The tool is as good as its configuration. The default configuration already contains a lot for RHEL/CentOS, but it could use more people defining more tools/configuration file. And I am open for improving the tool beyond what it does now.
Feedback appreciated,
What I've always wanted is a tool that would manage a group of machine configurations as branches in subversion so the tool itself wouldn't need any diffing capability and could be wrapped by viewvc for web browsing, mesh nicely with router and other text base config management, etc. By 'configurations', on RPM based machines, I'd want the package list exported in a form that yum or kickstart could use to re-create the set (and I suppose to get this right you also have to build a local repository containing all of them because rpm/yum are too dumb to know where they came from, given multiple repositories), and copies of all the files in /etc/ and other optional places that are not exactly as installed from an RPM.

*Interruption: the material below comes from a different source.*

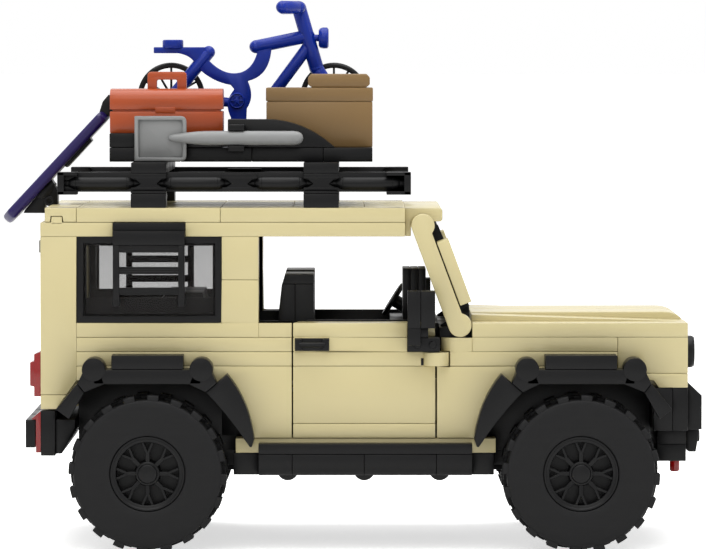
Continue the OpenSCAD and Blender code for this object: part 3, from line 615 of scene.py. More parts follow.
for start, end in zip(top_lines, top_lines[1:]):
    for lane in (-3, -1, 1):
        roof_parts.append(block(seamed(sx(start), sx(end)), seamed(lane * STUD, (lane + 2) * STUD),
                                (ROOF_LOW + 0.3, ROOF - 0.05)))
roof_parts.append(block(seamed(sx(1), sx(A_POST)), seamed(-CABIN, CABIN), (ROOF_LOW, ROOF_LOW + 0.5)))
done("roof_tiles", "body", "tan_plastic", roof_parts, replaces="roof")
done("roof_visor_slope", "body", "tan_plastic", [cad_copy("roof_visor")], edge=0.18, replaces="roof_visor")

# hood: side tiles with a lip, sloped wedges and a rounded nose
hood_parts = both_sides([
    block((sx(COWL) + SEAM, FRONT), (-HALF, -CABIN - SEAM), (pz(7) + SEAM, pz(8)))])
hood_parts += both_sides([outline([(sx(COWL), pz(7)), (FRONT, pz(7)), (FRONT, pz(8)),
    (sx(COWL), pz(8) + 1.5)], seamed(-CABIN, -2 * STUD))])
hood_top = corners("hood")[1].z
nose = [(FRONT, pz(8) - 0.7)] + bend((FRONT, pz(8) - 0.7), (FRONT - 0.8, hood_top), (FRONT - 4.8, hood_top),
    10)[1:]
for low_y, high_y in ((-2 * STUD, 0), (0, 2 * STUD)):
    hood_parts.append(outline([(sx(COWL), pz(7)), (FRONT, pz(7))] + nose + [(sx(COWL), hood_top - 0.1)],
                              seamed(low_y, high_y)))
done("hood_slopes", "body", "tan_plastic", hood_parts, edge=0.16, replaces="hood")
done("nose_frame", "body", "tan_plastic", [cad_copy("nose_panel")], replaces="nose_panel")
done("windscreen_arms", "body", "tan_plastic", [cad_copy("windscreen_posts")], edge=0.22,
    replaces="windscreen_posts", sharp=45)
done("floor_plate", "body", "tan_plastic", [cad_copy("cabin_floor")], replaces="cabin_floor")
shelf = [block(seamed(sx(1), sx(3)), (-CABIN, -CABIN + STUD), (pz(7) + SEAM, pz(8))),
         block(seamed(sx(3), sx(5)), (-CABIN, -CABIN + STUD), (pz(7) + SEAM, pz(8)))]
shelf += [stud(sx(n + 0.5), -CABIN + STUD / 2, pz(8)) for n in range(1, 5)]
done("studded_ledges", "body", "tan_plastic", both_sides(shelf), replaces="load_floor")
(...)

Is such a thing feasible, and if you can get that far, can it become a 'configuration factory' where you'd copy the starting config close to what you want to a new branch, edit a few files for the needed changes to produce a new machine, commit them, and then have a tool build that machine or a disk image of it? What I'm after is something that will let me make on-the-fly changes to any running machine, but pull those changes back to a central management tool in a way that makes it easy to see differences across time or between similar machines, and to use the current setup of any machine as the starting point for a new one.
Most of the tools I've seen so far involve their own abstractions to describe configurations and require them to be made at the central management tool. That's not what I want. I want to do configurations using the native setup on one or more machines whether or not the management tool has an abstraction for it and have a way to use that going forward and to track differences without any intermediate abstractions. I suppose in a way the version control's branch/rev/tag mechanism becomes an abstraction for the whole machine state at a point in time.